News that tech investors are inserting ‘#MeToo clauses’ into their contracts with start-ups raises questions about what this means in the wider fight against sexual harassment.
These #MeToo clauses relate to the ‘reps and warranties’ that are already a standard part of deal-making agreements. They provide a disclaimer for investors that the start-up in question has, to their knowledge, no claims of sexual harassment brought against it.
General representations and warranties given about complaints and claims from employees already exist in most corporate or business sales. These cover claims whether concluded, existing or anticipated. So there is to some extent already a solid foundation for #MeToo clauses to have successful effect in a practical sense. Technically there is no reason a breach of warranty could not be relied on in the usual way.
But, despite there being no good reason why such clauses cannot take effect from a transactional perspective, it remains to be seen whether they will have the intended effect of stamping down on sexual harassment in the workplace.
Will such clauses help in the fight against sexual harassment?
For any kind of workplace discrimination issue complete elimination is unrealistic. In the case of #MeToo clauses it is likely that their adoption has been driven by the wider popularity of the #MeToo movement, rather than a strong use case for fighting sexual harassment in the workplace. It is also unclear why such claims should necessarily be privileged above other claims, such as racism, or other kinds of harassment.
Education is probably the most effective response to addressing issues of workplace harassment. Companies should look to start with a solid, early and very specific agenda for diversity training that is backed by a robust disciplinary policy. The deterrent value of clauses is likely to be less effective than addressing the root cause that education and training can provide.
What it is about start-ups in particular that invites claims of sexual harassment?
By their very nature start-ups will have a longer ‘to-do list’ than larger companies. Because they are in the formative stages of development, they often won’t have the benefit of an HR function to offer early awareness training in diversity. Consequently management may lack the controls that exist in more established companies.
However, singling out start-ups in relation to these clauses is not completely fair. The focus on start-ups points to a perceived gender bias in entrepreneurial culture, whereby young men are assumed to hold the majority of roles. Clauses such as this only serve to reinforce that bias. We must be careful not to demonise start-ups when there are plenty of examples of sexual harassment in more mature businesses too.

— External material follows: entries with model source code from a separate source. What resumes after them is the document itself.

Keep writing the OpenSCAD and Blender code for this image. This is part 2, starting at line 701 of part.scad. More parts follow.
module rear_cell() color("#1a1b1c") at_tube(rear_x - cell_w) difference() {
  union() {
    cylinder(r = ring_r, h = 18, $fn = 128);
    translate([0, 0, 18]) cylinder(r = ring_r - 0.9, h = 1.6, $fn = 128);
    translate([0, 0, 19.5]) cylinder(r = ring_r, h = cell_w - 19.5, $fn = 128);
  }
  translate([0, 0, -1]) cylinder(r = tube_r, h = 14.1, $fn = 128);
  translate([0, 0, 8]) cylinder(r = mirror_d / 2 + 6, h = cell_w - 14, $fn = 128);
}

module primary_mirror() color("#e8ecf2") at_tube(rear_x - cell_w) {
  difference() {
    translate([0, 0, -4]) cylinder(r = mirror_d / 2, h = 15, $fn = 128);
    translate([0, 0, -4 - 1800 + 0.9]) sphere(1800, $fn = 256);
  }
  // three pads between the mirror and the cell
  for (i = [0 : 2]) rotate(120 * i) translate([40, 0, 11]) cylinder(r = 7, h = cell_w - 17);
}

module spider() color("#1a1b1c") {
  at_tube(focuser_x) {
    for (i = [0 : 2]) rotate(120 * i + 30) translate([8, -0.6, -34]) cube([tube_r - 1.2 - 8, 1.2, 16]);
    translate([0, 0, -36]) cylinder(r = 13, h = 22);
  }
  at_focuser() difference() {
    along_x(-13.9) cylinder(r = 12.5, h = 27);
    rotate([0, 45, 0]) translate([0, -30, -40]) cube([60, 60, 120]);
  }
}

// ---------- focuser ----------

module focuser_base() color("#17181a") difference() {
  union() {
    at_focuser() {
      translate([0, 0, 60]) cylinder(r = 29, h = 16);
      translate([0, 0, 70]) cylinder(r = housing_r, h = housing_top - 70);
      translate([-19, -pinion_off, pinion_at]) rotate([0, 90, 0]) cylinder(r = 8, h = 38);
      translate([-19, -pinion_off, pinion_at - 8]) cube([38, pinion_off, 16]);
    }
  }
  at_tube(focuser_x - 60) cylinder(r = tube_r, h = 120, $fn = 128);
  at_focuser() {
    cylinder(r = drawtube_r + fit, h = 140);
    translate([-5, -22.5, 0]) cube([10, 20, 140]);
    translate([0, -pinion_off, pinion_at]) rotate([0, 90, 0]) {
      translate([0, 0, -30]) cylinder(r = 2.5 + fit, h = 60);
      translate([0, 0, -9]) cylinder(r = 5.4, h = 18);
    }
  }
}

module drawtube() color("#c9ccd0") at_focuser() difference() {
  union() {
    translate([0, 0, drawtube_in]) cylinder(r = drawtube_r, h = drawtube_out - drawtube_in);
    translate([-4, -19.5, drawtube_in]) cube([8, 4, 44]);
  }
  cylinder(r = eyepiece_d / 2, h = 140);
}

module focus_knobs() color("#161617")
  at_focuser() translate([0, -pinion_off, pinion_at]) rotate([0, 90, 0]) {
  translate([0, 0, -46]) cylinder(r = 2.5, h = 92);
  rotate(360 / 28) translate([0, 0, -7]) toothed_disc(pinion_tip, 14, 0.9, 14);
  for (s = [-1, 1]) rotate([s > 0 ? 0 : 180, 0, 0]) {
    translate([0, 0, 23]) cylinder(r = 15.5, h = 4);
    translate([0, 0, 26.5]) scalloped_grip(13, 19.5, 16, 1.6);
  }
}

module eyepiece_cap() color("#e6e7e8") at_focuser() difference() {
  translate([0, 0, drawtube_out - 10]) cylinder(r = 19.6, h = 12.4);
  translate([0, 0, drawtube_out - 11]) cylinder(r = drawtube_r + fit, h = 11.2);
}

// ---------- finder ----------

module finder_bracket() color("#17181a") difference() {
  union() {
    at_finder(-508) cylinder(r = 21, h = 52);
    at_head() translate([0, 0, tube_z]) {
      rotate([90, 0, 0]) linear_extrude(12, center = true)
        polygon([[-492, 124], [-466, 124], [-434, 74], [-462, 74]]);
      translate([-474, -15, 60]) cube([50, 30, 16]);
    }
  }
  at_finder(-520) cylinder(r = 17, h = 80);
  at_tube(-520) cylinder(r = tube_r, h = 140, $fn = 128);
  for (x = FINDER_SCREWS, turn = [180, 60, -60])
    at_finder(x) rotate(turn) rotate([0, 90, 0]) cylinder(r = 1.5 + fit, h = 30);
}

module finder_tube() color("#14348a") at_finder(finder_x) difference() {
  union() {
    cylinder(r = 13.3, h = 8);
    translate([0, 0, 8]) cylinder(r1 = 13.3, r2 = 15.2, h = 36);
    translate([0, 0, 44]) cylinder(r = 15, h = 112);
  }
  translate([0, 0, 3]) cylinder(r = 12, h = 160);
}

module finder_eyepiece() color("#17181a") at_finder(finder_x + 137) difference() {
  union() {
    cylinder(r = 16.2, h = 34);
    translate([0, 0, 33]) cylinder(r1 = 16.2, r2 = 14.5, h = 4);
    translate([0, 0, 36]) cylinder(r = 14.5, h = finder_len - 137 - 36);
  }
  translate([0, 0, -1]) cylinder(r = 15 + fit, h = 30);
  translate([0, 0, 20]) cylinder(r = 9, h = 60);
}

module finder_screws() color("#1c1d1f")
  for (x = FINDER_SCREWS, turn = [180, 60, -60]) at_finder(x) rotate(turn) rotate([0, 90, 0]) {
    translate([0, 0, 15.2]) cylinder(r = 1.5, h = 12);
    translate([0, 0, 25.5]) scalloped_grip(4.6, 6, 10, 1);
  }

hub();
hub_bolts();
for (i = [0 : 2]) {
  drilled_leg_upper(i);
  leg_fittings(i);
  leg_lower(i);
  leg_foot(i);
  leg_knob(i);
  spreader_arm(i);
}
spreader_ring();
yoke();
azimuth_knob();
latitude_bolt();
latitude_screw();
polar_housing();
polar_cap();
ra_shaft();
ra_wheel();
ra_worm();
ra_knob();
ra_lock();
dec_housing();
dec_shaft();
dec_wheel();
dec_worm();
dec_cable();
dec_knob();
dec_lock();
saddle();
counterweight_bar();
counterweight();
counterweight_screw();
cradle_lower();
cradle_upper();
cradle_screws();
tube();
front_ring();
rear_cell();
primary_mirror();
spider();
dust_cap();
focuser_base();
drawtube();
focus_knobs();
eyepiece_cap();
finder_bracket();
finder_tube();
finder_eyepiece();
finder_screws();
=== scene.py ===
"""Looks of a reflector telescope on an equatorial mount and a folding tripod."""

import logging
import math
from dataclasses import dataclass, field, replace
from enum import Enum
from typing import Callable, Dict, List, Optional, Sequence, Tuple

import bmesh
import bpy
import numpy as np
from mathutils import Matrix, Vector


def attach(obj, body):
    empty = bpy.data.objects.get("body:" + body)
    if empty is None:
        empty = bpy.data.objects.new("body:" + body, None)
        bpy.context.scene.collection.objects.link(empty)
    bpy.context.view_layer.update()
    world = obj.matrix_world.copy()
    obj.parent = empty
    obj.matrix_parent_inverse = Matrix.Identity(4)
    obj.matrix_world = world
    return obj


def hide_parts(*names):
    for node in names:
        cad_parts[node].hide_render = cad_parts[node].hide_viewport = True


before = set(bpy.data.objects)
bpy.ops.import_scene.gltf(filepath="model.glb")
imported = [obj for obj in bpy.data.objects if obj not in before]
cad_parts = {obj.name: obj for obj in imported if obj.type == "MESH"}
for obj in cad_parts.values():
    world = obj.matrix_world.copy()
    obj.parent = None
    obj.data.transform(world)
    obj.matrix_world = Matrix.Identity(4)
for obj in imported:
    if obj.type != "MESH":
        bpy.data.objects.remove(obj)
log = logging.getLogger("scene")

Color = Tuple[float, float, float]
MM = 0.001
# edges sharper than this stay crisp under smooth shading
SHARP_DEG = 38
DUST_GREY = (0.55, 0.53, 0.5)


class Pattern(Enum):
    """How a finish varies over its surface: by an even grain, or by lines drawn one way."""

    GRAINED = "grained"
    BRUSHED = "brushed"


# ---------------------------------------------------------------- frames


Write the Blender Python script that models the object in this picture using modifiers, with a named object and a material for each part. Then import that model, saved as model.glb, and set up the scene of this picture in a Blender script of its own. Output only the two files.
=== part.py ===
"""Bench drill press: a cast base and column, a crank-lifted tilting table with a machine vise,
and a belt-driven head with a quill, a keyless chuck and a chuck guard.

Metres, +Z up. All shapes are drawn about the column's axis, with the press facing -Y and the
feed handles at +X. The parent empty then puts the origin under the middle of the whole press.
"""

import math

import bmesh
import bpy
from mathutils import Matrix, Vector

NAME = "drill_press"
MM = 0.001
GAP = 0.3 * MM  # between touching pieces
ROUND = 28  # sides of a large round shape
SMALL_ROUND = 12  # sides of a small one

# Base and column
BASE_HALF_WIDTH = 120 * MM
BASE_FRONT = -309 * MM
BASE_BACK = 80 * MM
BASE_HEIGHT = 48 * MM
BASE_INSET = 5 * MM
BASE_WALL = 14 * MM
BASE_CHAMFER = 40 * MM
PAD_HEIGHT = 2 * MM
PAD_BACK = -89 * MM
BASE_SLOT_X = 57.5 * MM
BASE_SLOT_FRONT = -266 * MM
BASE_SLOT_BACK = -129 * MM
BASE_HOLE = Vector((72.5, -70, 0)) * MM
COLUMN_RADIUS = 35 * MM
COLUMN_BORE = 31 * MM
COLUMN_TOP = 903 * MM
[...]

Whether #MeToo clauses will be effective in helping fight sexual harassment in the workplace remains to be seen. However, their adoption says a lot about fear of reputational damage in the wider context of fairness, equality and diversity. Turning customers off through this kind of failing can have a serious impact on a business. In this sense #MeToo has succeeded by turning this particular type of harassment into a focus and making diversity and equality more than just a ‘tick-box’ exercise. It reflects a realisation at shareholder and board level that reputation and revenue can be hit if there is a workplace culture that ignores, tolerates or even condones these behaviours.